While these outages are rare, the past week has been especially spotty given our track record over the past 5 years. Culminating in a larger issue Monday which I will go into more detail here.

What happened

At a high level there were three distinct issues.

  1. An automated update to a service we use that had a bug
  2. Errors while implementing the fix
  3. A slow process to update the website

For a while we were specific on what version of a piece of software we use. But with automatic updates our customers would get the most updated version, which results in quicker bug fixes and the most up-to-date features. The downside is if there is a bug customers can be affected without warning.

After identifying the issue, we ran into several issues while implementing the fix. We have an automated system that builds, tests, and updates the website. This is great as it automates a lot of manual work and can reduce errors from manual processes. The downside is when we made our change, the tests would not pass and our update could not continue.

The third problem, is that the process is slow. It can take anywhere from 10-20 minutes depending on the changes to go through this automated update process. And after a few broken tries to deploy our fix, the amount of time it took to get the fix live on was substantial.

Remediation steps

While we understand this incident was painful for you, our customers, we did learn a few valuable lessons that we will be implementing over the next month to help prevent this type of issue from happening again.

  1. We will be specific about which software version we use, which will allow us to better vet new releases of software we depend on.
  2. We will come up with a faster deployment process for when we need to make quick changes to fix errors.

Thank you again for being a customer and we look forward to making improvements to our system to help avoid and mitigate these types of issues in the future.

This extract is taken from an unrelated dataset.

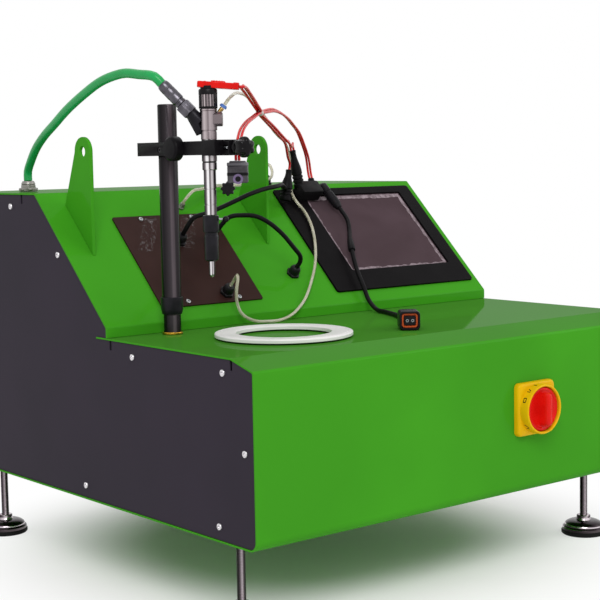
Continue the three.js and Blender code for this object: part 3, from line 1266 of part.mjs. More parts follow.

Posted over 1 year ago. May 03, 2018 - 13:57 EDT

Calls and error rates have returned to normal. Marking this as resolved. We will write a full post mortem tomorrow.
Posted over 1 year ago. May 01, 2018 - 20:40 EDT
Our update has been fixed and calls are returning to normal. Please refresh your browser or clear the cache to ensure you have the latest updates to the website.
Posted over 1 year ago. May 01, 2018 - 20:06 EDT
We believe we have a fix in place. We are making preparations to update the website now. We will update in 5-10 minutes.
Posted over 1 year ago. May 01, 2018 - 19:45 EDT
Please allow for a little extra time. One step is taking longer than usual
Posted over 1 year ago. May 01, 2018 - 18:55 EDT
Okay we have identified the issue and are making an update to the website now. This should take about 10 minutes.
Posted over 1 year ago. May 01, 2018 - 18:31 EDT
We are continuing to investigate this issue.
Posted over 1 year ago. May 01, 2018 - 18:10 EDT
We are looking into this issue now, we will update asap
Posted over 1 year ago. May 01, 2018 - 18:10 EDT
This incident affected: Website.